Directions: Using the data below, return the stretch from the line that contains "sweep(path=wire.line)" through the line that contains "obj.matrix_world = world", both included, exactly as it stands and nothing beyond it.

Recorded data:
========

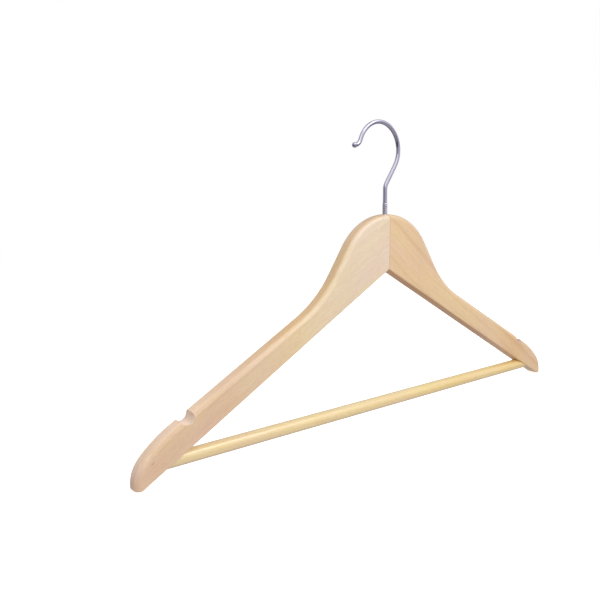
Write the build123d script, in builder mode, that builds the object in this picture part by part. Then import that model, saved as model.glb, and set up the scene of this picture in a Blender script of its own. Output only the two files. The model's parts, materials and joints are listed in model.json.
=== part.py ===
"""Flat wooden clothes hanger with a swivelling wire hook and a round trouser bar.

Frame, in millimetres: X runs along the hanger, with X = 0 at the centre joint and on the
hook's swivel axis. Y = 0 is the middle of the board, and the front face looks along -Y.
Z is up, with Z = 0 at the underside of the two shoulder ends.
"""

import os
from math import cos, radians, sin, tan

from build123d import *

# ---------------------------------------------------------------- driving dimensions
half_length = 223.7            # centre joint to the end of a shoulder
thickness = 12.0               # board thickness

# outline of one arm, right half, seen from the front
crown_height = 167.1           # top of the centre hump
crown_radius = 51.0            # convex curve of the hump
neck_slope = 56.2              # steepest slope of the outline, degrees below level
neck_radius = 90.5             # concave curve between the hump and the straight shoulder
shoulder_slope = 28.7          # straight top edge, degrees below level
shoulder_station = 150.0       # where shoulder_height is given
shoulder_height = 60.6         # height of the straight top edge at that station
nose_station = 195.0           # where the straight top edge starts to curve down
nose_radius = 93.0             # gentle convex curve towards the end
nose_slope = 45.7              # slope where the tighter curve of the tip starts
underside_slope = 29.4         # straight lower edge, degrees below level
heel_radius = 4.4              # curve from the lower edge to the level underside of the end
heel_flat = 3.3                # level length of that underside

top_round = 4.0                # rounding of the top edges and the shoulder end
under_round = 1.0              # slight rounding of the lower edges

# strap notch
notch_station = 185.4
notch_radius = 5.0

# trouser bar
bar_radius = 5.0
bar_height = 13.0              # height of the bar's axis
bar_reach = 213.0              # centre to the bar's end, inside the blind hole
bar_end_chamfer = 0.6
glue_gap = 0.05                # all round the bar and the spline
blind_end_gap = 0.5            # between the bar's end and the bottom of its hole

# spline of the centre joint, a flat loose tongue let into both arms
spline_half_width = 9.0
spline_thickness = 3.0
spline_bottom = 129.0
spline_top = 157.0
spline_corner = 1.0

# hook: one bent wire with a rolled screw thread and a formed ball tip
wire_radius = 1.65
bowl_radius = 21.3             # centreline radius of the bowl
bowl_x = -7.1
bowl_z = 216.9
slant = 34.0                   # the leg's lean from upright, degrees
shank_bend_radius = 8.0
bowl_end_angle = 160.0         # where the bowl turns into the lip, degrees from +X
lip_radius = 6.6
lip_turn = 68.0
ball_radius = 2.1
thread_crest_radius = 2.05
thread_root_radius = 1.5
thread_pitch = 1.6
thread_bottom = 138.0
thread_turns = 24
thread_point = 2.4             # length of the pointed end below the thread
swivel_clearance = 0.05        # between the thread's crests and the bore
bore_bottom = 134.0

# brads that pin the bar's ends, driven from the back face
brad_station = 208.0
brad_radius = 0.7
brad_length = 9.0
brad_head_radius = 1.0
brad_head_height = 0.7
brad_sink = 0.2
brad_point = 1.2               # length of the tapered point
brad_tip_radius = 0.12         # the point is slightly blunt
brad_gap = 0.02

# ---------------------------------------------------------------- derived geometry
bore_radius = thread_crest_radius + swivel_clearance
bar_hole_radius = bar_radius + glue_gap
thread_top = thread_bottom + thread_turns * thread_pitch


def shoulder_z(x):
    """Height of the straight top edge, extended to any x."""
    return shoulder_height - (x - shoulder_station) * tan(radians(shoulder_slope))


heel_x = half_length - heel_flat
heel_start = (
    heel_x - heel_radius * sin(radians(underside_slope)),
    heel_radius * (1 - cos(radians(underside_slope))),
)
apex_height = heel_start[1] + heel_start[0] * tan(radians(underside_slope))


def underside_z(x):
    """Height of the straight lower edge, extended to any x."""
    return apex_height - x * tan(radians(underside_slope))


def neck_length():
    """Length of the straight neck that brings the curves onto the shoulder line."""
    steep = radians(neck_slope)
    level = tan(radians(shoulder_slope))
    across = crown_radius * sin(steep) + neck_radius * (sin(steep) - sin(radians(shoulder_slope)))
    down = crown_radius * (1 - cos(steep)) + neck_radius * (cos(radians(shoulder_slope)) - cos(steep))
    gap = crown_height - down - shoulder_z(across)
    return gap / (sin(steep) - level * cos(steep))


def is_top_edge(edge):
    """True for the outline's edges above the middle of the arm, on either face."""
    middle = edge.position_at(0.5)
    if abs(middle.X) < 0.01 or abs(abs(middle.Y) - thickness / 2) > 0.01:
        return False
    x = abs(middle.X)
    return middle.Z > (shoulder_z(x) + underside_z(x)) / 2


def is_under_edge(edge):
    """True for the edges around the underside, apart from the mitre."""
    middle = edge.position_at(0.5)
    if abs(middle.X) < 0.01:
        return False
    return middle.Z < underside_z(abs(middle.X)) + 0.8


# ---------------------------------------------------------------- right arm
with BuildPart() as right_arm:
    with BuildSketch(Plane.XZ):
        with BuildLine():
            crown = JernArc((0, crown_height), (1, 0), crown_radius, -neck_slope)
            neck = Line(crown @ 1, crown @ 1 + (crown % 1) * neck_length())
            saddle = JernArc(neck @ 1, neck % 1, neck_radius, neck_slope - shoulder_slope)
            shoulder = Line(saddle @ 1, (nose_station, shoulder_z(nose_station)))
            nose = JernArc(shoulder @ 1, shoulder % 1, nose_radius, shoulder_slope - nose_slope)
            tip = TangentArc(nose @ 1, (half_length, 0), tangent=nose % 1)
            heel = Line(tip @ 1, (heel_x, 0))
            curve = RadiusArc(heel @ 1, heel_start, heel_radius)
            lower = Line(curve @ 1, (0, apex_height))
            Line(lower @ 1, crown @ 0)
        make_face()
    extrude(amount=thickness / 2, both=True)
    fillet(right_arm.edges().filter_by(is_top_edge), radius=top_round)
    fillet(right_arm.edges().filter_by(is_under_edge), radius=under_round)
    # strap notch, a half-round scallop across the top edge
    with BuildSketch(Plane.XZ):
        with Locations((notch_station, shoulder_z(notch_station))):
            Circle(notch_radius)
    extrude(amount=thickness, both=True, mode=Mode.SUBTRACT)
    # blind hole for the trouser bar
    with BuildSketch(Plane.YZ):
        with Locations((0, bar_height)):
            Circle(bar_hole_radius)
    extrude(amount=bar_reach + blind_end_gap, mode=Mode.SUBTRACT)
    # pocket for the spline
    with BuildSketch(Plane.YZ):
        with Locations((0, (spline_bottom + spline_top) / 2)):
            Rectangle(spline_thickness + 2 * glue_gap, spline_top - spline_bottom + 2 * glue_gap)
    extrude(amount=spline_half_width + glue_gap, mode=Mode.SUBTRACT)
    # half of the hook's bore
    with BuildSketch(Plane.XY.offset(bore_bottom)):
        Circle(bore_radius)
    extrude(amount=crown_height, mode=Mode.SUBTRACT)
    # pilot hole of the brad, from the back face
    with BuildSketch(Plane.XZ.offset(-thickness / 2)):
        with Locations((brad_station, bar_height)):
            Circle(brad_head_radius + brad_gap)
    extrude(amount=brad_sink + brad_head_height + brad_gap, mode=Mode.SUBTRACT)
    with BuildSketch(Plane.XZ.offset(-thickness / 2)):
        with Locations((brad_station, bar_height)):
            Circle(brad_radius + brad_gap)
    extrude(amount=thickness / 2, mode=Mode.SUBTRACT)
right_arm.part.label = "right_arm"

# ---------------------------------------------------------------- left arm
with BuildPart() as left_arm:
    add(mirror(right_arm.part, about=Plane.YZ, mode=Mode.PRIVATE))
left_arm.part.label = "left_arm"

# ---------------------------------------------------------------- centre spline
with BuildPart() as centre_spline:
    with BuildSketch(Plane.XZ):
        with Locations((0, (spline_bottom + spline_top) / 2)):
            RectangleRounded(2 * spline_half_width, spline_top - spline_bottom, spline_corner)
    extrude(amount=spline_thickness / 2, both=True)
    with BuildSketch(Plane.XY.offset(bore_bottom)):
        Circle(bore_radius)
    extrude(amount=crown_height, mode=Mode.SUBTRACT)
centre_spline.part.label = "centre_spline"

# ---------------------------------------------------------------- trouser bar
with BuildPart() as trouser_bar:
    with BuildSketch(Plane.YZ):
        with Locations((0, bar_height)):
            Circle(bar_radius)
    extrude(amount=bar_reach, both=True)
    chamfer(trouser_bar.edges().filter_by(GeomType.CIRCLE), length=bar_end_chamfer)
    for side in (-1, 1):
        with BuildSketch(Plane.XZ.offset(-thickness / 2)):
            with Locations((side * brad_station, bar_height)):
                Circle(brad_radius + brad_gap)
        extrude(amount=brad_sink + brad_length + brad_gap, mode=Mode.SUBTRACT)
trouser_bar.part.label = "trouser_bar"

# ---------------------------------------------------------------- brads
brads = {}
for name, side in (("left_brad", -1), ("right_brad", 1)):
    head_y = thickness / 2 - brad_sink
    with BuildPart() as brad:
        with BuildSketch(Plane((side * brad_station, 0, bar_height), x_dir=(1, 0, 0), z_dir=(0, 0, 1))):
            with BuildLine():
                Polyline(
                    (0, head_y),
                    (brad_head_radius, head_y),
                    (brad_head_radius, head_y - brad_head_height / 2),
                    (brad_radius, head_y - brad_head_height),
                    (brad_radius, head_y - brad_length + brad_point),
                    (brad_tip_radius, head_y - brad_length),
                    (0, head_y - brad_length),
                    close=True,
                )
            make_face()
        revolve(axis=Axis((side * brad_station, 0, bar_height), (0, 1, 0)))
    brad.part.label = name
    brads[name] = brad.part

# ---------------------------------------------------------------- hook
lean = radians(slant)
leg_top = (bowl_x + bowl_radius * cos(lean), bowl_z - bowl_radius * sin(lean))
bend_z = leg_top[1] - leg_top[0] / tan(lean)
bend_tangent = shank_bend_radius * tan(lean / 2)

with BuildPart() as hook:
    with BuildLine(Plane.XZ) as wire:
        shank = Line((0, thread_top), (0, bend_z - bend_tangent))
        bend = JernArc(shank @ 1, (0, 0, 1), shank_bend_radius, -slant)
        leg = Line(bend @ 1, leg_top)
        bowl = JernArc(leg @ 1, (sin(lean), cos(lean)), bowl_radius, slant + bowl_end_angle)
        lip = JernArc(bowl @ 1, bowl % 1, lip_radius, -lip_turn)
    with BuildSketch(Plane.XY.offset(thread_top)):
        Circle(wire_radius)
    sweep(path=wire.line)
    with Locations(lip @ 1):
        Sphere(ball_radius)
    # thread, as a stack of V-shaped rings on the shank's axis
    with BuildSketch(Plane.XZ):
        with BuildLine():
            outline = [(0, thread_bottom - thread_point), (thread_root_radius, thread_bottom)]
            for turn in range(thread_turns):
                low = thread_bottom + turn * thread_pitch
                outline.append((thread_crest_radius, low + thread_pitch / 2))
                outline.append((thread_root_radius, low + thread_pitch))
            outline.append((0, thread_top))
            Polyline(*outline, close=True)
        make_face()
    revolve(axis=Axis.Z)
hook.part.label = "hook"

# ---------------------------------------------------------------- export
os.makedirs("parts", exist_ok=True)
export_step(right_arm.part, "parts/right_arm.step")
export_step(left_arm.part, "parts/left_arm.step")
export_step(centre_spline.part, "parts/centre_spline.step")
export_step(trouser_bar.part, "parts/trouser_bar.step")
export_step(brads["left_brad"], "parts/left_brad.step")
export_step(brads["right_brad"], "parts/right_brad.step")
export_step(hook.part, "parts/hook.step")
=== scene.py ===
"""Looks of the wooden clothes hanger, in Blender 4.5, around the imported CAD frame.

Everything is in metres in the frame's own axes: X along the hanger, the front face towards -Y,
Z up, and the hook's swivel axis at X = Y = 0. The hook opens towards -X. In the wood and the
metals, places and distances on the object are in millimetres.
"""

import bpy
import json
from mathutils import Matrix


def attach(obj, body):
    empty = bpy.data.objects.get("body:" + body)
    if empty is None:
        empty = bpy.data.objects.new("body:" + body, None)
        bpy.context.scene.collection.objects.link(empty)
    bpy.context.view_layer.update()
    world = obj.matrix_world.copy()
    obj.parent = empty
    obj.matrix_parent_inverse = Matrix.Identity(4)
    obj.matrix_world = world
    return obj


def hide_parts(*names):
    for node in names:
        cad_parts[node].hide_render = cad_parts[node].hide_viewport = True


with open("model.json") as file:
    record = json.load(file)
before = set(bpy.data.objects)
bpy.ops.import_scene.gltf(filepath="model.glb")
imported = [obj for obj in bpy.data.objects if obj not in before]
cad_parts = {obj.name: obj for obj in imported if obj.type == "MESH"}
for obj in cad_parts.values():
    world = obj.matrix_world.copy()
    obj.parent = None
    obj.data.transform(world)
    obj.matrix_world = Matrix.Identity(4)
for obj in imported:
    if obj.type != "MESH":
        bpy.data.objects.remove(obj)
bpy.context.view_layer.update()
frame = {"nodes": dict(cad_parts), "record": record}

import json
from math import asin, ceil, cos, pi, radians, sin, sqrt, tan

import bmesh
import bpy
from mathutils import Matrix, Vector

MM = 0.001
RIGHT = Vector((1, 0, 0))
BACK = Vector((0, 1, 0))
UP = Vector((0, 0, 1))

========

Written answer:
    sweep(path=wire.line)
    with Locations(lip @ 1):
        Sphere(ball_radius)
    # thread, as a stack of V-shaped rings on the shank's axis
    with BuildSketch(Plane.XZ):
        with BuildLine():
            outline = [(0, thread_bottom - thread_point), (thread_root_radius, thread_bottom)]
            for turn in range(thread_turns):
                low = thread_bottom + turn * thread_pitch
                outline.append((thread_crest_radius, low + thread_pitch / 2))
                outline.append((thread_root_radius, low + thread_pitch))
            outline.append((0, thread_top))
            Polyline(*outline, close=True)
        make_face()
    revolve(axis=Axis.Z)
hook.part.label = "hook"

# ---------------------------------------------------------------- export
os.makedirs("parts", exist_ok=True)
export_step(right_arm.part, "parts/right_arm.step")
export_step(left_arm.part, "parts/left_arm.step")
export_step(centre_spline.part, "parts/centre_spline.step")
export_step(trouser_bar.part, "parts/trouser_bar.step")
export_step(brads["left_brad"], "parts/left_brad.step")
export_step(brads["right_brad"], "parts/right_brad.step")
export_step(hook.part, "parts/hook.step")
=== scene.py ===
"""Looks of the wooden clothes hanger, in Blender 4.5, around the imported CAD frame.

Everything is in metres in the frame's own axes: X along the hanger, the front face towards -Y,
Z up, and the hook's swivel axis at X = Y = 0. The hook opens towards -X. In the wood and the
metals, places and distances on the object are in millimetres.
"""

import bpy
import json
from mathutils import Matrix


def attach(obj, body):
    empty = bpy.data.objects.get("body:" + body)
    if empty is None:
        empty = bpy.data.objects.new("body:" + body, None)
        bpy.context.scene.collection.objects.link(empty)
    bpy.context.view_layer.update()
    world = obj.matrix_world.copy()
    obj.parent = empty
    obj.matrix_parent_inverse = Matrix.Identity(4)
    obj.matrix_world = world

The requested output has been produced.